Most importantly, the discussions in these consumer-sided guilds can lead to a more active Ursa Major Awards. At this point specialization through guild communities could lead to a much more engaged fandom, and thus bring more interest in those circles coming together to engage with the community’s annual award. A Reader’s Guild can more readily suggest good stories. A Furry Gamer’s Guild could choose the best anthro games of the year to promote.
Only once all the pieces of the fandom get better at helping others get the most out of their corner of the community - and help everyone enjoy the content the ever-growing Internet contains - will we be ready to build the bonds needed to even consider forming other effective styles of unions.
Currently we may be spread too thin and in many different places to form an effective labor union that would be of impact, given the variety of labor laws in different places in the world. Guilds, however, can encourage people to find their calling anywhere.
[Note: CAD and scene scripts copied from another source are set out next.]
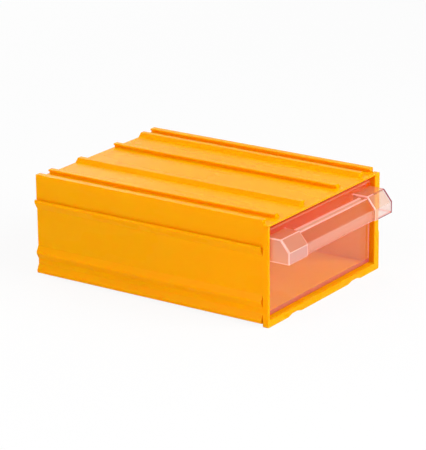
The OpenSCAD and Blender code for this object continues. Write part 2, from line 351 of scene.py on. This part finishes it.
@dataclass(frozen=True)
class OpaquePlastic:
    """Glossy opaque moulded plastic with faint flow marks and a fine orange-peel skin."""

    name: str
    colour: Colour
    deep_colour: Colour
    roughness: float
    specular: float
    roughness_spread: float = 0.05
    glow_share: float = 0.7
    glow_depth: Triple = (3.5 * MM, 0.5 * MM, 0.1 * MM)
    flow_grain: float = 40 * MM
    flow_detail: float = 3.0
    flow_stretch: Triple = (1.0, 3.0, 1.0)
    skin_grain: float = 1.2 * MM
    skin_depth: float = 0.004 * MM

    def material(self) -> bpy.types.Material:
        """Make the material.

        Returns:
            The material.
        """
        made = bpy.data.materials.new(self.name)
        made.use_nodes = True
        recipe = Recipe(made.node_tree)
        flow = recipe.noise(self.flow_grain, self.flow_detail, self.flow_stretch)
        skin = recipe.noise(self.skin_grain)
        shader = recipe.node(
            "ShaderNodeBsdfPrincipled",
            inputs={
                "Base Color": recipe.blend(flow, self.colour, self.deep_colour),
                "Roughness": self.roughness + self.roughness_spread * flow,
                "Specular IOR Level": self.specular,
                "Subsurface Weight": self.glow_share,
                "Subsurface Radius": self.glow_depth,
                "Subsurface Scale": 1.0,
                "Normal": recipe.bump(skin, self.skin_depth),
            },
        )
        recipe.finish("ShaderNodeOutputMaterial", shader)
        return made


@dataclass
class SkinTint:
    """What a clear skin is like at a point, once its zones are laid over it."""

    milk: Signal
    colour: Signal | Colour
    # The colour of the painted glow, which a zone takes away.
    glow: Signal | Colour
    polish: Signal | float


@dataclass(frozen=True)
class ClearPlastic:
    """Clear tinted moulded plastic with a faintly milky skin and a mirror gloss.

    It is deeper in colour the more of it lies behind its skin. The light of the lamps and the room
    passes through the skin unchanged. Its zones paint shade, highlights and reflection on its outer
    skin, and its glow is a painted glow that no lamp gives.
    """

    name: str
    milk: float
    outer_milk: float
    roughness: float
    rim_shine: float
    zones: tuple[Zone, ...]
    # A painted glow on the skin, as if it were a lamp.
    glow: float = 0.0
    painted_glow_colour: Colour = WHITE
    skin_colour: Colour = (1.0, 1.0, 0.98)
    milk_colour: Colour = (1.0, 0.7, 0.6)
    depth_colour: Colour = (1.0, 0.5, 0.4)
    depth_density: float = 25.0
    roughness_spread: float = 0.03
    face_shine: float = 0.03
    later_shine: float = 0.4
    rim_sharpness: int = 5
    turned_from: float = 0.2
    turned_fully: float = 0.4
    ripple_grain: float = 18 * MM
    ripple_detail: float = 1.0
    ripple_depth: float = 0.05 * MM

    def material(self) -> bpy.types.Material:
        """Make the material.

        Returns:
            The material.
        """
        made = bpy.data.materials.new(self.name)
        made.use_nodes = True
        recipe = Recipe(made.node_tree)
        ripple = recipe.noise(self.ripple_grain, self.ripple_detail)
        relief = {
            "Roughness": self.roughness + self.roughness_spread * ripple,
            "Normal": recipe.bump(ripple, self.ripple_depth),
        }
        turned = recipe.node(
            "ShaderNodeLayerWeight", inputs={"Normal": relief["Normal"]}, output="Facing"
        )
        first = recipe.ray("Transparent Depth").under(1)
        tint = self._lay_zones(recipe, first, turned)
        plain = self._without_gloss(recipe, tint, relief)
        gloss = recipe.node(
            "ShaderNodeBsdfPrincipled", inputs={"Base Color": WHITE, "Metallic": 1.0, **relief}
        )
        # The skins behind the first one shine less, and a cloudy one hardly shines.
        shine = self.face_shine + self.rim_shine * turned**self.rim_sharpness
        shine = shine * recipe.mix_number(first, self.later_shine, 1.0) * tint.polish
        seen = recipe.node("ShaderNodeMixShader", inputs={0: shine, 1: plain, 2: gloss})
        # Light passes straight through, so that what lies inside the drawer is lit.
        lighting = recipe.ray("Is Shadow Ray").or_more(recipe.ray("Is Diffuse Ray"))
        passed = recipe.node("ShaderNodeBsdfTransparent", inputs={"Color": WHITE})
        surface = recipe.node("ShaderNodeMixShader", inputs={0: lighting, 1: seen, 2: passed})
        depth = recipe.node(
            "ShaderNodeVolumeAbsorption",
            inputs={"Color": self.depth_colour, "Density": self.depth_density},
        )
        recipe.finish("ShaderNodeOutputMaterial", surface, depth)
        return made

    def _lay_zones(self, recipe: Recipe, first: Signal, turned: Signal) -> SkinTint:
        """Lay the zones, with their painted shade, highlights and reflection, over the plain skin,
        each over the ones before it.

        Args:
            recipe: The material's node tree.
            first: 1 on the skin that is met first and 0 on the ones behind it.
            turned: How far the skin is turned from the eye, from 0 to 1.

        Returns:
            The skin with its zones.
        """
        milk = self.milk + self.outer_milk * first
        tint = SkinTint(milk, self.milk_colour, self.painted_glow_colour, polish=1.0)
        edge_on = turned.ramp(self.turned_from, self.turned_fully)
        for zone in self.zones:
            here = recipe.inside(zone) * first
            if zone.only_turned:
                here = here * edge_on
            tint.milk = recipe.mix_number(here, tint.milk, zone.tint.share)
            tint.colour = recipe.blend(here, tint.colour, zone.tint.colour)
            # A zone takes away the painted glow.
            tint.glow = recipe.blend(here, tint.glow, BLACK)
            tint.polish = tint.polish * (1 - zone.tint.share * here)
        return tint

    def _without_gloss(self, recipe: Recipe, tint: SkinTint, relief: dict[str, Signal]) -> Signal:
        """Mix the milk of the skin with what is seen through it.

        Args:
            recipe: The material's node tree.
            tint: The skin with its zones.
            relief: The skin's roughness and normal.

        Returns:
            The shader of the skin without its gloss.
        """
        clear = recipe.node("ShaderNodeBsdfTransparent", inputs={"Color": self.skin_colour})
        # The milky part carries the painted glow.
        milky = recipe.node(
            "ShaderNodeBsdfPrincipled",
            inputs={
                "Base Color": tint.colour,
                "Emission Color": tint.glow,
                "Emission Strength": self.glow,
                **relief,
            },
        )
        return recipe.node("ShaderNodeMixShader", inputs={0: tint.milk, 1: clear, 2: milky})


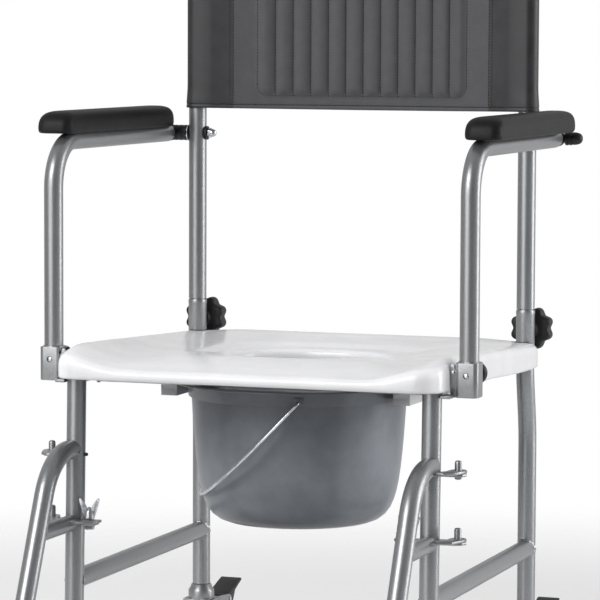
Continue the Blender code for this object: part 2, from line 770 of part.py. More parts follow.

When it comes to unions - be an engaged client
Outside the fandom, if you want to try and support a labor union, it is advised that you do research on those you want to support. The best of them can help protect workers and ensure that their voices are heard. They can be a representative without the need for a lawyer. The worst of them can be in it for the dues and barely engage with the worker beside taking a portion of their paycheck. Lowering wages with their subscription that merely have Groupon-like “benefits”. Oh, 20% off vitamins at a union store? Must be my lucky day!
Look not just upon an institution's words and cartoon propaganda, but look to their actions as well. Otherwise the organization that you thought would help ensure more security from exploitation will actually become a source of a duality of oppression with your employer and union taking you from both sides. And given the furry fandom’s nature, you know that kind of spit-roast is going to get drawn.